That's because a cold and starving pelican eats a whopping 6 pounds of fish a day -- half its body weight.
Hundreds of brown pelicans turned up dead or ailing along the West Coast in January after what researchers said was a miscalculation: They strayed to the far northern edge of their range, stayed too long and ran out of food. When they came south, they found food scant here too.
So they turned up listless on beaches or begging for food in parking lots, and were rescued by San Pedro's Oiled Bird Care and Education Center.
The facility is run by the International Bird Rescue Research Center, which has a $1.1-million annual budget and is one of the largest in the state's network of groups that rescue birds affected by oil spills.
The group was able to save about two-thirds of the 435 pelicans it has treated so far at its two coastal centers, but the effort has meant shoveling out $11,000 a month for pelican all-you-can-eat seafood dinners.

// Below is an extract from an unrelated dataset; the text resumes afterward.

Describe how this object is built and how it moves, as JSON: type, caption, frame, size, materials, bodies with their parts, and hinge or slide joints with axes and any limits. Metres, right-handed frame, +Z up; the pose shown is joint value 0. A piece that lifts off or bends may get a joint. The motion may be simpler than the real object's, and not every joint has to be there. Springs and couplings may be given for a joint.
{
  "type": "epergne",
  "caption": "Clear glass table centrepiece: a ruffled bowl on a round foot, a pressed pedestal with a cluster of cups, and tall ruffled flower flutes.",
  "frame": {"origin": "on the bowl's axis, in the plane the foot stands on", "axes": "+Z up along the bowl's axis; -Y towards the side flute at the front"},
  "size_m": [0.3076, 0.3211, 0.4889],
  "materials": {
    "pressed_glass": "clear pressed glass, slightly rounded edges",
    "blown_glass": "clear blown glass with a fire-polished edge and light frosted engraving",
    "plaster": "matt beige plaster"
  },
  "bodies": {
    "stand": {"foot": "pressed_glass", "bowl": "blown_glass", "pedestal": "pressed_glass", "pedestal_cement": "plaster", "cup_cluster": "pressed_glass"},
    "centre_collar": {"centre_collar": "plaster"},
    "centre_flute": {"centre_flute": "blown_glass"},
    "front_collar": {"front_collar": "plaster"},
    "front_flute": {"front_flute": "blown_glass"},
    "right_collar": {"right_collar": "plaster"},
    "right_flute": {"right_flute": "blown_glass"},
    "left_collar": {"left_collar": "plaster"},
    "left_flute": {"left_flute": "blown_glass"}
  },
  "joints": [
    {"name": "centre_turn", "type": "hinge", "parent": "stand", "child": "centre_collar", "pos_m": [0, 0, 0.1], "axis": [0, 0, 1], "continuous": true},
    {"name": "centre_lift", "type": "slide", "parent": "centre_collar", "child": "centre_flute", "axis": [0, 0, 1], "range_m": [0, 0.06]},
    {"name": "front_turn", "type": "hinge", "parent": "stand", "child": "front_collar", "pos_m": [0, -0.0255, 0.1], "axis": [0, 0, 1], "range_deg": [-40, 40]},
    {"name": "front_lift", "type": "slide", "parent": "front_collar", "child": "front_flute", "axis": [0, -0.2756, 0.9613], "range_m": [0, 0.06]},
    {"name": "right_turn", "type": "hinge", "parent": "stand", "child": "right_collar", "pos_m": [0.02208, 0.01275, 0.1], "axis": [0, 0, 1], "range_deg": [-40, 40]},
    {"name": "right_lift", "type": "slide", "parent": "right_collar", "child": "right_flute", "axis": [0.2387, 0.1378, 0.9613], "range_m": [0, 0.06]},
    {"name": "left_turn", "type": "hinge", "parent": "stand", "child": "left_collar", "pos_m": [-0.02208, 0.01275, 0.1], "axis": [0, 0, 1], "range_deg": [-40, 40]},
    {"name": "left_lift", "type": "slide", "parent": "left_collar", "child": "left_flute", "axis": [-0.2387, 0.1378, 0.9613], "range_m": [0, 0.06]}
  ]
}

"The good thing about pelicans is that they eat a lot," said spokesman Paul Kelway. "And the tough thing about pelicans is that they eat a lot."

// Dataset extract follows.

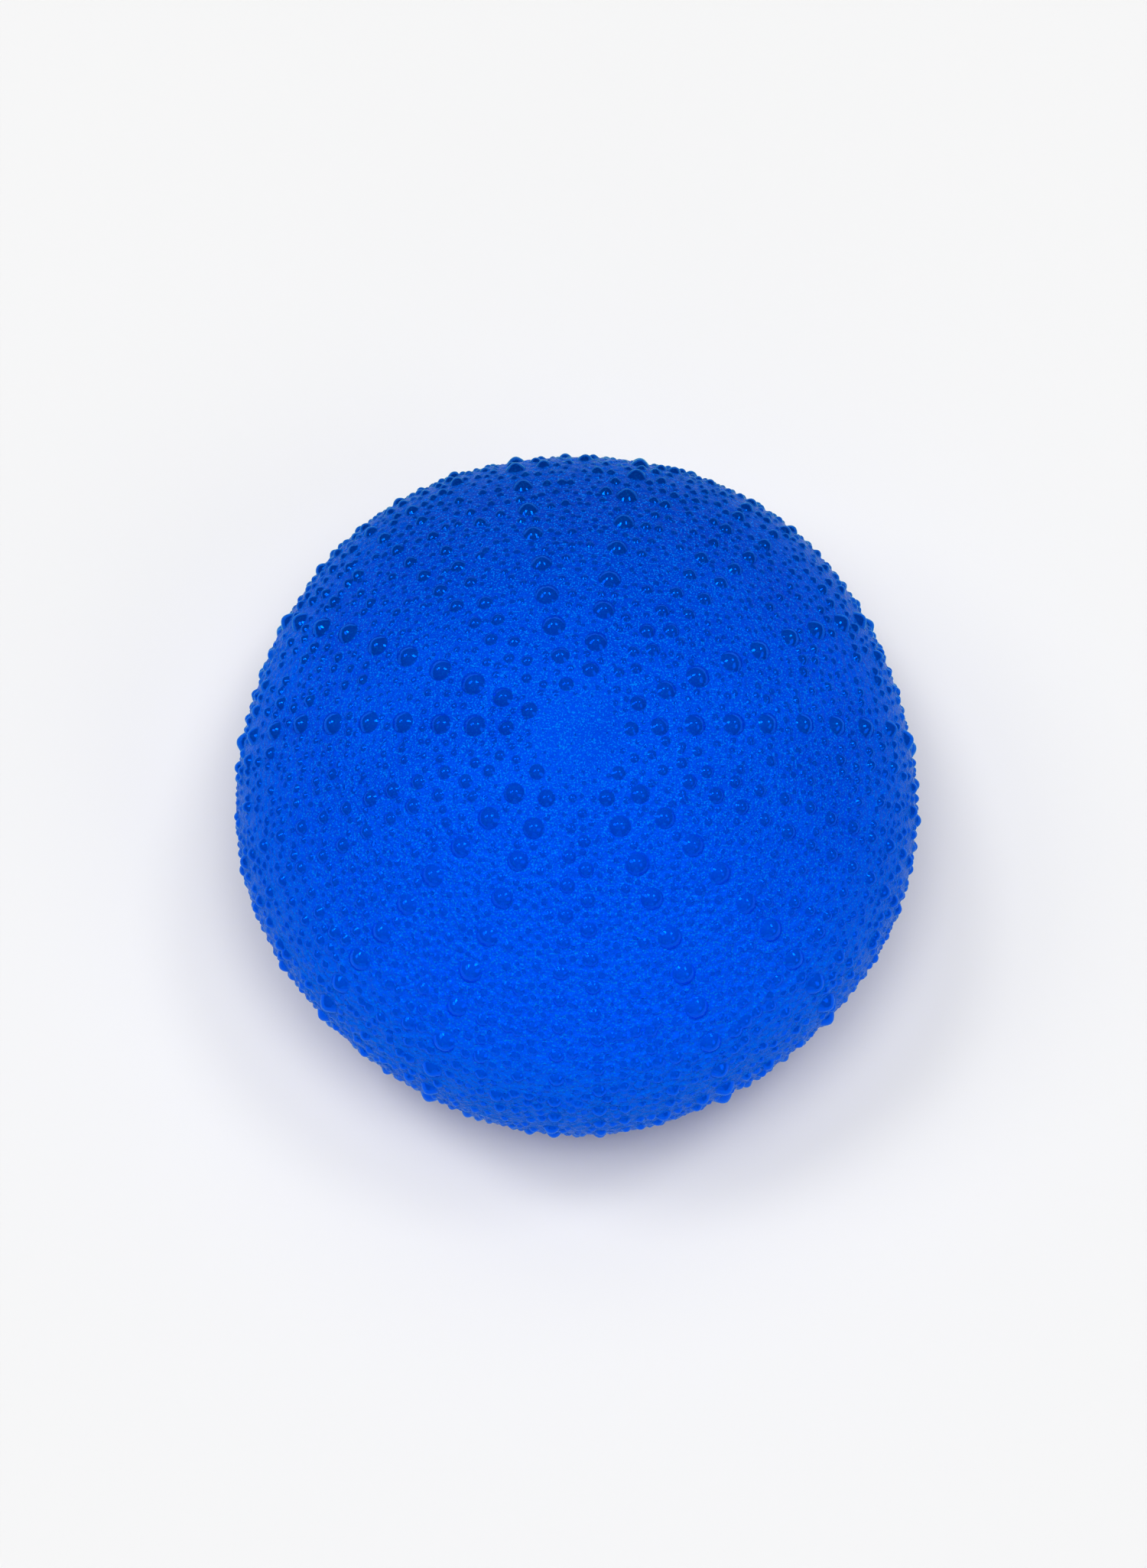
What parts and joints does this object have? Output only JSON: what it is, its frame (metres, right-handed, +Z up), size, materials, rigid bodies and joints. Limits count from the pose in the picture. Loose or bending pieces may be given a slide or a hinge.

Good, because ravenous pelicans recover quickly. Tough, because the cost of hundreds of pounds of frozen sardines every day at the San Pedro center has drawn down the group's reserves.
Pelicans "are built to stuff themselves," said Dave Jessup, a wildlife veterinarian who manages the state Fish and Game Department's Marine Wildlife Veterinary Care and Research Center in Santa Cruz. "They eat and gorge, and sometimes they can't fly very well for several hours."

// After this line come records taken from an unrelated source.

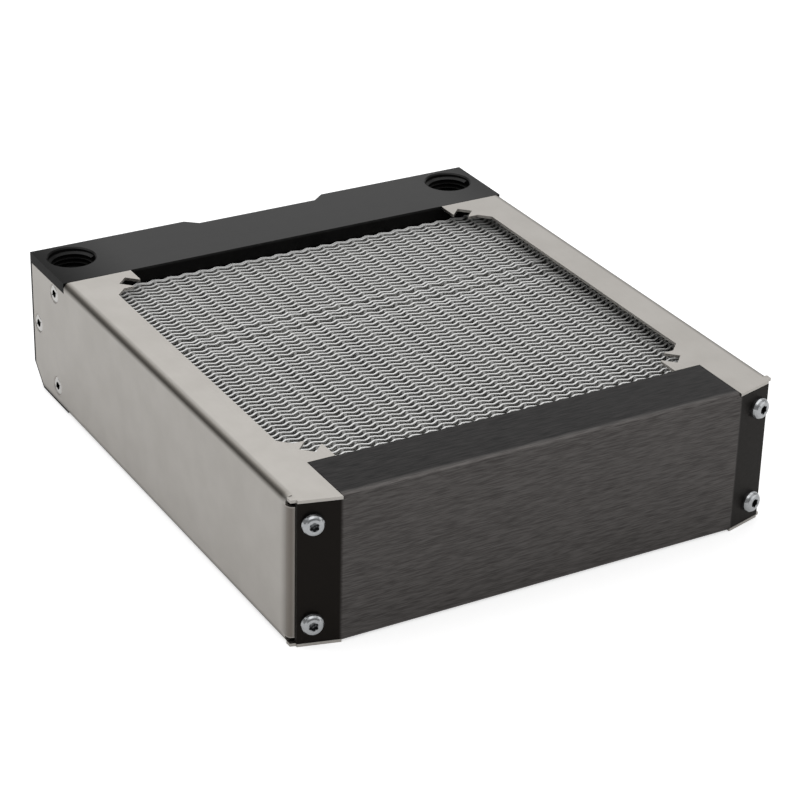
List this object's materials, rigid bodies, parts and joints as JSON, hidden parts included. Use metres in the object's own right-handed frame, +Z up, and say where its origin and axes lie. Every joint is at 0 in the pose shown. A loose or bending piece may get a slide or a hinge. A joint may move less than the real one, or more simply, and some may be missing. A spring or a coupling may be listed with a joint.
{
  "type": "liquid cooling radiator",
  "caption": "Air-cooled radiator for a liquid cooling loop: wavy fins and copper tubes between folded steel side panels, a front cover and a terminal block with threaded ports.",
  "frame": {"origin": "on the fan axis at the underside, where the lower fan face would lie", "axes": "+Z up towards the ports, +Y towards the terminal block, the front cover faces -Y"},
  "size_m": [0.138, 0.1604, 0.04],
  "materials": {
    "black_polymer": "satin machined black",
    "plug_brass": "turned",
    "stainless": "fine brushed",
    "black_aluminium": "brushed and black anodised",
    "fin_aluminium": "mill finish",
    "plate_steel": "zinc plated",
    "tube_copper": "drawn copper",
    "stainless_screw": "plain",
    "zinc_screw": "bright zinc plated"
  },
  "bodies": {
    "root": {"terminal_block": "black_polymer", "upper_gallery_plug": "plug_brass", "lower_gallery_plug": "plug_brass", "right_side_panel": "stainless", "left_side_panel": "stainless", "front_cover": "black_aluminium", "fin_stack": "fin_aluminium", "front_tube_plate": "plate_steel", "hairpin_tube_1": "tube_copper", "hairpin_tube_2": "tube_copper", "hairpin_tube_3": "tube_copper", "hairpin_tube_4": "tube_copper", "hairpin_tube_5": "tube_copper", "hairpin_tube_6": "tube_copper", "hairpin_tube_7": "tube_copper", "right_side_screws": "stainless_screw", "left_side_screws": "stainless_screw", "right_upper_wing_screw": "zinc_screw", "left_upper_wing_screw": "zinc_screw", "right_lower_wing_screw": "zinc_screw", "left_lower_wing_screw": "zinc_screw", "clinch_nuts": "zinc_screw"}
  },
  "joints": []
}
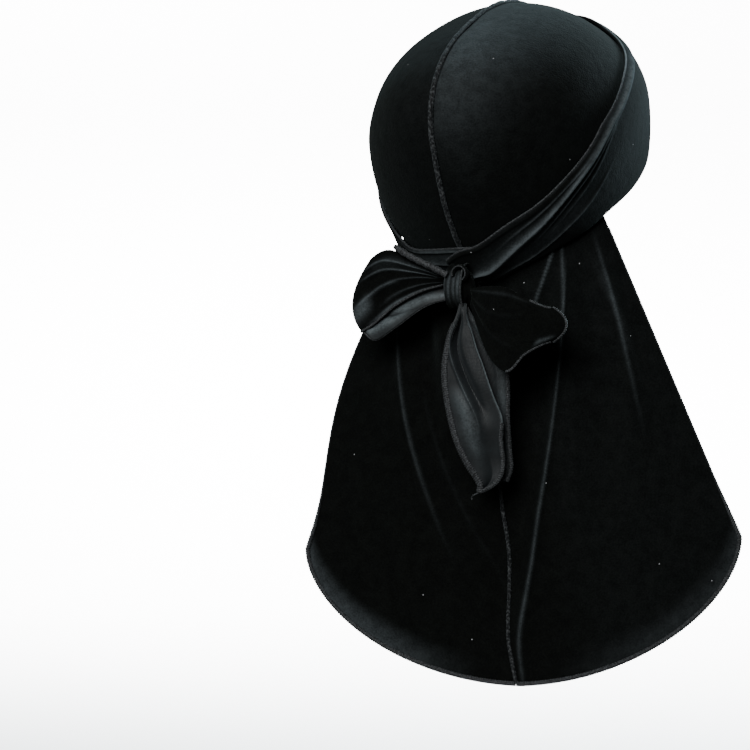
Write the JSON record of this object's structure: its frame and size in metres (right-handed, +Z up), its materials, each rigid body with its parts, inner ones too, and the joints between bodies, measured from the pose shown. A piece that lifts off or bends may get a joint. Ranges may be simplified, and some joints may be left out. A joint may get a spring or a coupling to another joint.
{
  "type": "durag",
  "caption": "Black velvet durag in its worn form: panelled crown with raised centre seam, straps wrapped round and tied in a bow at the nape, long rounded cape",
  "frame": {"origin": "inside of the crown where the top of the wearer's head touches it", "axes": "+Z up along the standing wearer, +Y the way the wearer faces, +X the wearer's right; the bow and the cape are at the back, on -Y"},
  "size_m": [0.247, 0.2046, 0.4131],
  "materials": {
    "velvet": "short-pile black velvet with a soft sheen",
    "seam_cloth": "raised folded velvet seam",
    "overlock_thread": "matte overlocked edge"
  },
  "bodies": {
    "root": {"crown_right": "velvet", "crown_left": "velvet", "strap_right": "velvet", "strap_left": "velvet", "cape_right": "velvet", "cape_left": "velvet", "knot": "velvet", "bow_loop_left": "velvet", "bow_loop_right": "velvet", "strap_end_front": "velvet", "strap_end_back": "velvet", "crown_seam": "seam_cloth", "cape_seam": "seam_cloth", "edging_right": "overlock_thread", "edging_left": "overlock_thread"}
  },
  "joints": []
}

The International Bird Rescue Research Center was formed in the 1970s to respond to oil spills. For years, it has relied primarily on state funds, oil-spill contracts and reimbursements from polluters.
But because this year's pelican malady was not caused by an oil spill, the organization has had to dig into its own coffers to pay for pelican care.
It has tapped the same donors repeatedly, and finally resorted to triage, Kelway said. "It's like having 200 Labradors turn up at your house at once," he said.
During a recent feeding at the center, the pelicans' appetite was like a gathering cloud.
Workers approached with buckets of sardines, and the big birds came to attention, yellow heads high, eyes as big as nickels watching every move.
The workers edged into the pens. The pelicans hop-hopped closer.
A worker sloshed sardines into a tub, then ducked.
Dozens of flapping, waddling pelicans surged forward, knocking each other with huge wings and stepping on an unfortunate gull in their midst. Stretching their necks, they used long bills like chopsticks, snatching fish six at a time and tipping back their heads to gulp them.
"Ridiculous birds," one worker muttered, watching.
In seconds, the fish were gone. A few pelicans lingered, disconsolate, staring into the empty tubs.
At the height of the pelican crisis, Kelway said, there were more than 200 birds at the San Pedro center, and people kept calling with more rescue requests.
Organizers had to tell some callers to wait. Volunteers were putting in 14-hour days, and funds were stretched thin.
This week, the calls began to wane at last, and the number of pelicans at the center dropped to 100. With time to assess, organizers are considering a new direction for bird rescues.
The pelican episode has made it clear that their efforts must expand beyond oil spill response, Kelway said.
The group has long aided injured birds. But now organizers want to establish a well-funded service for mass rescues of wildlife of all kinds, Kelway said. That means less reliance on oil spill money and more fundraising, he said.
The shift comes as other large die-offs unrelated to oil spills have increased in recent years, including those caused by algae blooms, he said. But there is another driver: public attitudes. "What was exposed here was a public expectation that someone will come take care of these animals," Kelway said.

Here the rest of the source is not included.